Sunday, November 27, 2011

Traveling On a Dime

What’s a 99 percenter to do when she wants to travel to another country for her grandparents’ 65th wedding anniversary but is living paycheck to paycheck? Sell everything she owns on eBay? Collect soda bottles for three and a half years for the cash deposit? Learn how to hotwire cars and then sell them for their parts? No, no, and…hmm…wait, no.

My grandparents were celebrating their nearly three quarters of a century together and I desperately wanted to be there to eat, drink and pepper them with questions about how they stayed together for so long. I had the very strong intention of going, and now the rest of the plan simply needed to fall into place.

First I tried going on a diet just to save the cash, but that didn’t work out too well when I realized that it meant giving up food. Then I tried donating blood, but it turns out you have to give it over time; they don’t take ten pints in one sitting. Finally, I tried doing it the old fashioned way: putting aside some money from every paycheck right off the bat.

Turns out if you put ten percent away as soon as you receive money, a little magic happens. Because I have been squeezing by from one paycheck to another, the idea of putting aside any portion, no matter how small, filled me with anger and defiance. “I need every penny of that check just to cover my basic needs! And that’s not even including toilet paper!” I did the math and the numbers always showed me that lopping off eighty, fifty or even twenty bucks a week would leave me living in a cardboard box in the alley and eating my shoes for breakfast.

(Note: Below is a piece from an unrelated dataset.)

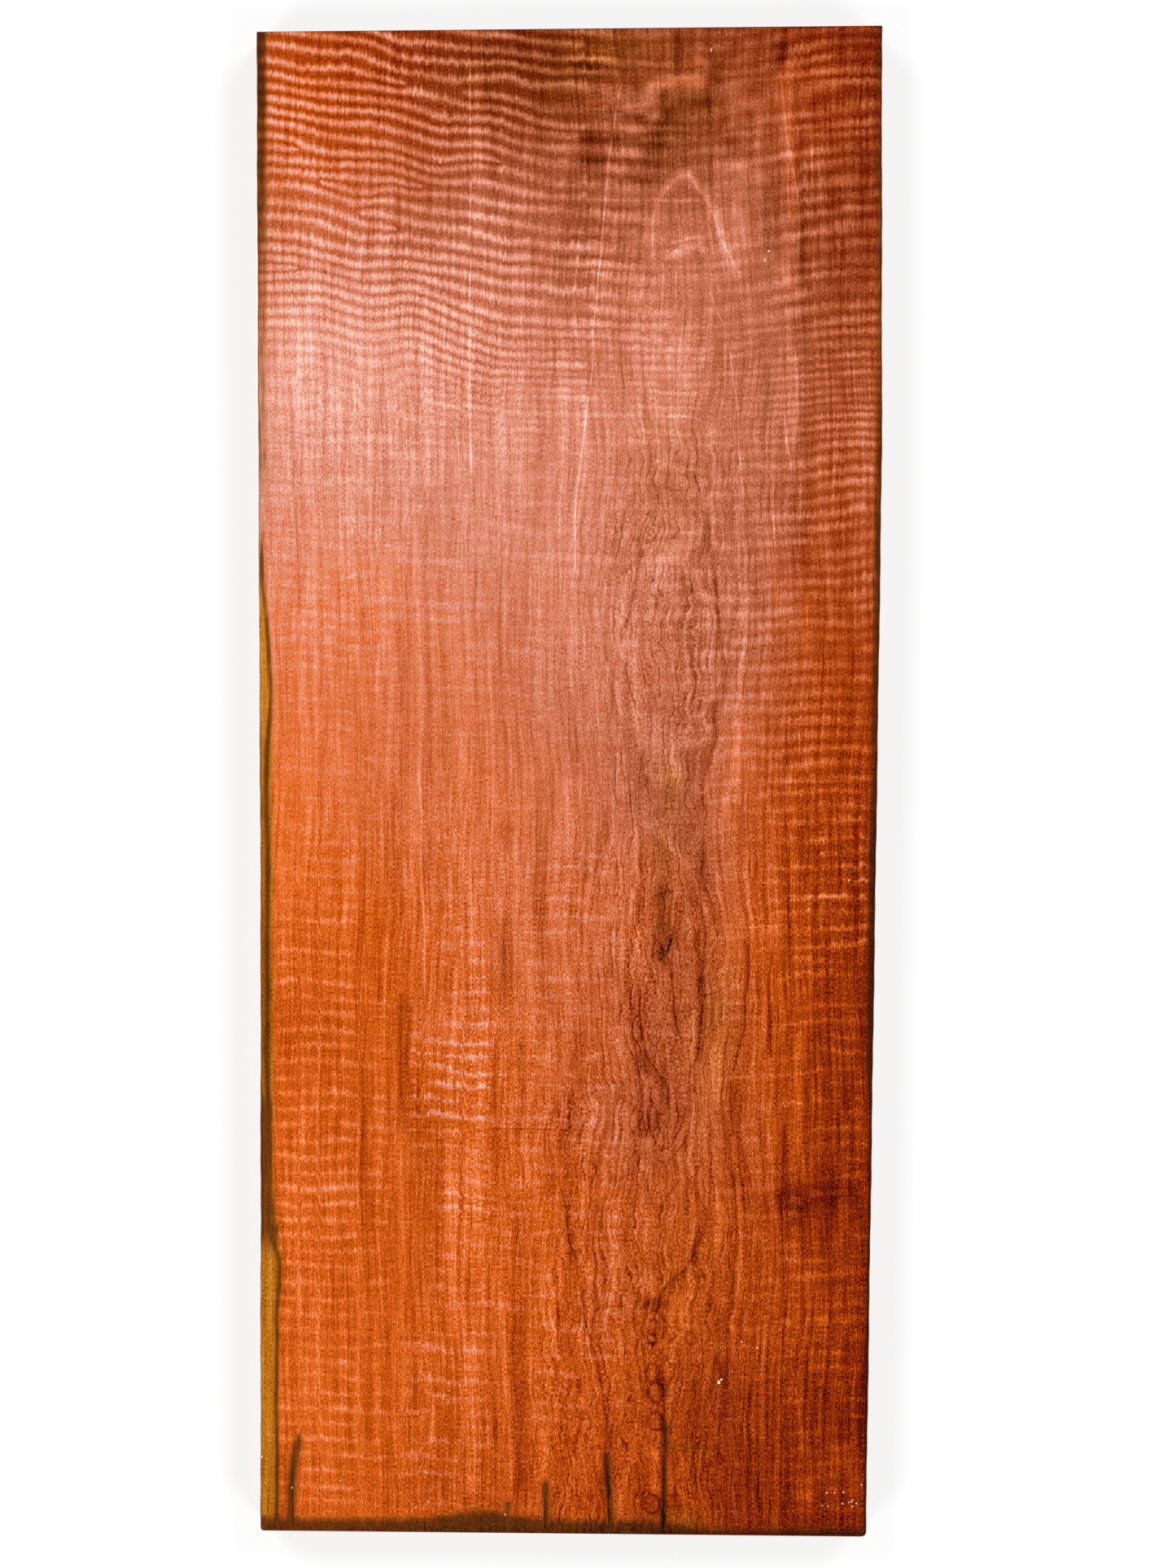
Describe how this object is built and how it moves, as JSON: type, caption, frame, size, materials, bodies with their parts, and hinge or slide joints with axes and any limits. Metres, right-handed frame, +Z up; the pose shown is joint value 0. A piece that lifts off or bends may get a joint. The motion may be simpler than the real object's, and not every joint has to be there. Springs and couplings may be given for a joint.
{
  "type": "massaranduba wood slab",
  "caption": "Flat rectangular slab of red-brown curly-figured hardwood, with sawn long edges that taper slightly and crosscut ends.",
  "frame": {"origin": "centre of the slab's box, on its underside", "axes": "+Z up out of the show face; +Y along the grain to the head end, the wider one; +X across the slab to its darker long edge"},
  "size_m": [0.762, 1.8379, 0.05],
  "materials": {
    "massaranduba": "planed, red-orange heartwood with salmon curl, satin"
  },
  "bodies": {
    "root": {"slab": "massaranduba"}
  },
  "joints": []
}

But I really wanted to take this trip back home. My grandparents weren’t getting any younger, and I certainly wasn’t getting any richer. So I took a leap of faith. Ok, a baby step of faith. I started putting ten percent of each paycheck into my savings account as soon as I received it, and inexplicably I managed to get by on what was left. So voila! within a couple of months I had saved up…oh, only $230? That wasn’t going to get me to Vancouver.

Apparently, my intention to get my ass up to the Great White North was so strong it altered the very molecules of expedia.com, and when I checked the fares that day, I found that they had dropped one hundred and fifty dollars, making a plane ticket to Canuckland exactly…$230. Holy crikey! But now what was I going to use for funds during my week-long trip? Beaver pelts and hand-crafted axes?

The magic continued. Meals were consumed at friends’ and families’ homes, old pals took me out for coffee, and the toque-ful* of loonies and toonies** my boyfriend gave me covered even the most atrocious parking meter costs (five bucks an hour?? Does that at least come with a wash and wax?).

So, I don’t know how this all worked out. The numbers told me it wouldn’t. But my deep desire told me it had to. And in the end, I was able to travel to another country for a week on a dime (ok, more like $295, but still…).